Un style à contre-courant du genre proposé par Prime Sinistrer, second groupe présent ce soir. Les anciens Undercover Slut, ayant eu la délicate attention de se réunir autour d’un projet résolument burné et brut de décoffrage. À l’image de son chanteur Pills, le groupe apparaît incisif, enchaînant des compositions principalement tirées de son premier album United In Violence à paraître fin 2008. Des titres tels que « Eat the Fleash », ou « In guns We Trust » laisse planer le spectre d’un Motörhead et d’un Ministry des meilleures heures.
Autour de paroles raillant violemment la société de consommation et une distribution en règle de fuck et consorts (« Son of A Bitch »), les 3 membres nous servent une set-list bourrée d’énergie. Si l’accueil réservé au groupe est en deçà de la performance du trio, Prime Sinister arrive tout de même à nous communiquer sa fougue, comme sur l’excellent « Burn’s Fight » et sa rythmique décapante.

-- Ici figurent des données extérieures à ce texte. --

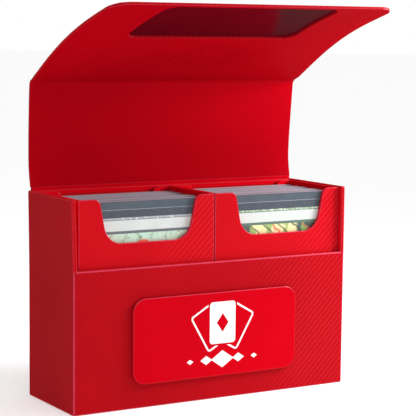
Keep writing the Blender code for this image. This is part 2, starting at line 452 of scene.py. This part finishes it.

Et comment, ne pas évoquer l’apparition de samples, mariés à la dissonance des guitares sur le titre « The Den Of Demise ». Ils forment inévitablement la marque de fabrique du combo, marquant un côté « indus » qui n’est pas pour nous déplaire. Et même, si l’on aurait apprécié plus de folie dans certains plans, administrés avec minutie, les samples sont diablement hypnotiques et mériterait une place plus conséquente. Une formation, à surveiller de près, animée par l’irrésistible envie d’envoyer un métal sans concessions ni fioritures.

Mais les principaux protagonistes de ce soir furent les membres de Sleepytime Gorilla Museum. Des acteurs, qui autour d’une somptueuse fresque musicale nourrie aux expérimentations et aux pratiques sonores des plus folles, nous ont servi un show des plus palpitants et des plus originaux. Étant peu habitué d’une mise en scène si extravagante dans l’univers des manifestations musicales, les cinq Américains se sont littéralement fondus dans leurs rôles tout en nous servant une heure et demie de compositions délurées et envoûtantes. Même si leur dernier opus, n’a été que très vaguement évoqué au sein de la set-list, Sleepytime a réussi à conquérir un public varié et le plus souvent ébahie devant les arrangements fournies par le groupe (« The Companions »).
Le charisme dégagé par le frontman Nils Frykdahl, demeurait tout aussi impressionnant, lorsque celui-ci plaquait de sa voix éraillée, les délicieuses paroles d’un "Sleep Is Wrong" ou d’un "A Hymn To The Mourning Star". Habiles de leur dix doigts, ils n’ont pas manqué de nous perdre dans des structures alambiquées et martelées en règle par Matthias et Michael les deux cogneurs du groupe. L’apparition d’instruments élaborés par le groupe lui-même fut tout aussi impressionnant et déroutant. Allant de sonorités synthétiques en structures atypiques ("Angle Of Repose"), la formation s’est révélée ce soir sous son meilleur jour, venant et réellement grossir les rangs des groupes les plus barrés de la planète. Et l’épreuve du live que l’on aurait pu penser délicate, se révèle être encore plus folle en fin de set, emmené par cinq fous furieux de l’expérimentation et du grand guignolesque. Peinturlurés comme jamais, accessible envers son public, et se permettant même quelques railleries et plaisanteries avec un solo de ronflements de 5 minutes (si si !), le groupe s’amuse et prend un malin plaisir à emprunter des chemins sonores de plus en plus sinueux ("Phthisis"). Le temps s’est arrêté ce soir à la Locomotive, nous plongeant dans un véritable conte sonore à des années-lumière du conformisme et de tout ce qui nous avait été donné d’écouter auparavant.